The constant purchases of lands within water locations in Lagos and the habitual sand filling of Lagoons especially from 2017 till date has become a thing of scare from the analysis of environmentalist. Notable amongst others, regarding this fear is John Ekoko, he lamented the negative effects of the sand filling of Lagoons in some parts of Lagos by the state government, and sounded a note of warning against its consequences.
Ekoko, who was a former chairman of the Nigerian Environmental Society, Lagos Island Chapter, said: “I want to use this opportunity to remind the state government that climate change is real, the world over. “The sea level is increasing as a result of the melting ice and that is why the issue of flooding is becoming very, very dangerous.”
In the same vein, a former surveyor-general of the federation, Prof. Peter Nwilo, advised the state to stop construction and all sand filling works around Lagoon and waterfronts.
He made this statement while reacting to the massive flooding in the state, especially around Lekki, Victoria Island, Ajah, Ikoyi and Lagos Island, following torrential rainfall.
He thus recommended the process of Floating architecture stating that there was really no need for the government to fight the water when they can actually live with it. He further drew an attention to the fact that while the government was “fighting” the water, another community in the city, Makoko, was conveniently living with it.
Recall that Makoko is a region in Lagos slum that “sits on stilts above the waterline” and “navigated by canoe”. The “innovative and resourceful living” in Makoko inspired Architect Adeyemi’s Makoko Floating System (MFS). The MFS was designed to address the key issues faced by major world cities such as rapidly expanding urban development and the impacts of climate change. “It is a prefabricated, modular, floating A-frame, sustainable timber structure that can be locally produced, assembled and disassembled, quickly and manually for developments on water, in advanced or developing regions around the world.”
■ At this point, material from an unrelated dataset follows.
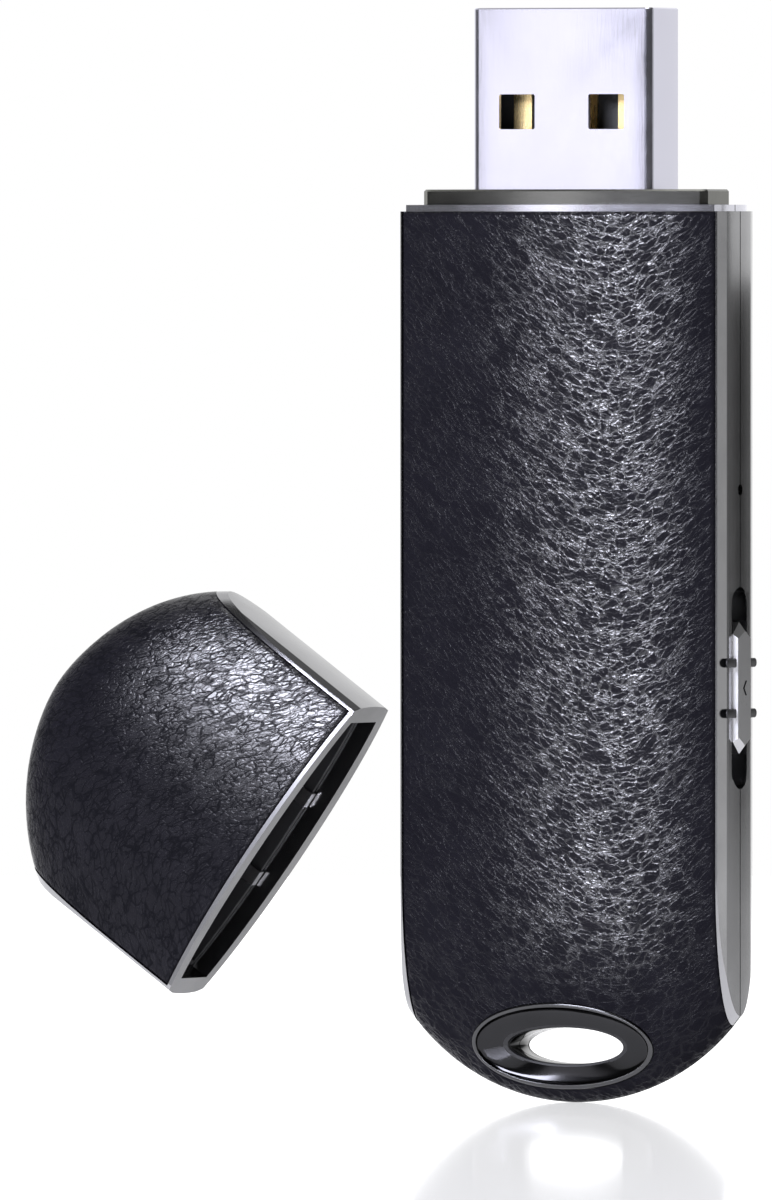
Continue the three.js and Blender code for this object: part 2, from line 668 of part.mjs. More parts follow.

The first prototype of the MFS tagged MFS I was created in 2012: Makoko Floating School was built for the Makoko community which inspired the MFS initiative. It was a floating school built to withstand storms and floods and educate children from the slum.
According to the architect Kunle, the objective of the project was to generate sustainable, ecological, alternative building systems and urban water cultures for the teeming population of Africa’s coastal regions. Sadly however, the project collapsed seven months after its official opening, reasons being that the wooden school was brought down by heavy rains.
Speaking on the sad Incidence however, Architect Adeyemi, the founder of NLÉ, explained that the building collapsed “due to deterioration resulting from a lack of proper maintenance”.
With lessons learnt from the MFSI, Adeyemi improved on the initiative and took it outside the shores of Nigeria with the next stage tagged MFS II. From Lagos to Venice, Italy. MFS II was designed to suit local conditions and a wider waterfront population. It was assembled in 10 days by 4 builders and was exhibited as WATERFRONT Atlas at the 15th International Architecture Exhibition – La Biennale di Venezia. It is mobile, deployable, and prepared to be reassembled at the next Waterfront. The project was awarded the Silver Lion prize.
A further improvement was made with MFS III Minne Floating School (2018) The MFS III was designed as a fully prefabricated, modular, flat-pack, floating building system. It has a 25-year design life, based on Euro codes for wider regional use. It is located in Bruges in Belgium.
The fourth prototype was MFS IIIX3: Makoko goes to China – Minjian Floating System (2018) prototype and third iteration of the Makoko Floating School. It is in Jincheng Lake in Chengdu’s new ecological belt
MFS IV: Makoko back in Africa – Floating Music Hub, Cape Verde (2020) This is an exciting project that has been listed by CNN as one of Africa’s most anticipated architecture projects in 2020. It’s listed as one of the transformative buildings set to shape the world in 2021.
The question by many Nigerians with regards to this exciting development is that why are we running backwards? especially when we have a great opportunity to shape an aspect of the country’s future in 2020 with one of the transformative buildings set to shape the world in 2021.
This design contains three floating vessels which will house a multipurpose live performance hall, a state of the art recording studio, and a food & beverage bar connected by a floating plaza. CNN notes that it’s the first time an MFS structure has been built in the Atlantic Ocean.
Meanwhile the clamour has begun that Architect Adeyemi should come back to Nigeria to complete his unfinished business at home. In its 2016 report about the collapse of the Makoko floating school, Architect Adeyemi confirmed that the Makoko community was considering upgrading the structure and rebuilding an improved version of the school. With the success of the various iterations of the MFS across the world, the time is ripe to not only rebuild Makoko floating school but also expand the initiative in Lagos and possibly other parts of Nigeria.
Expectations are high from well-meaning Nigerians regarding this project, as they contemplate the prospect of this new alternative of living around these waterfronts possibly all over the country. No doubt this would be a huge success as so many experiences has been gained over the years by the renowned architect Adeyemi.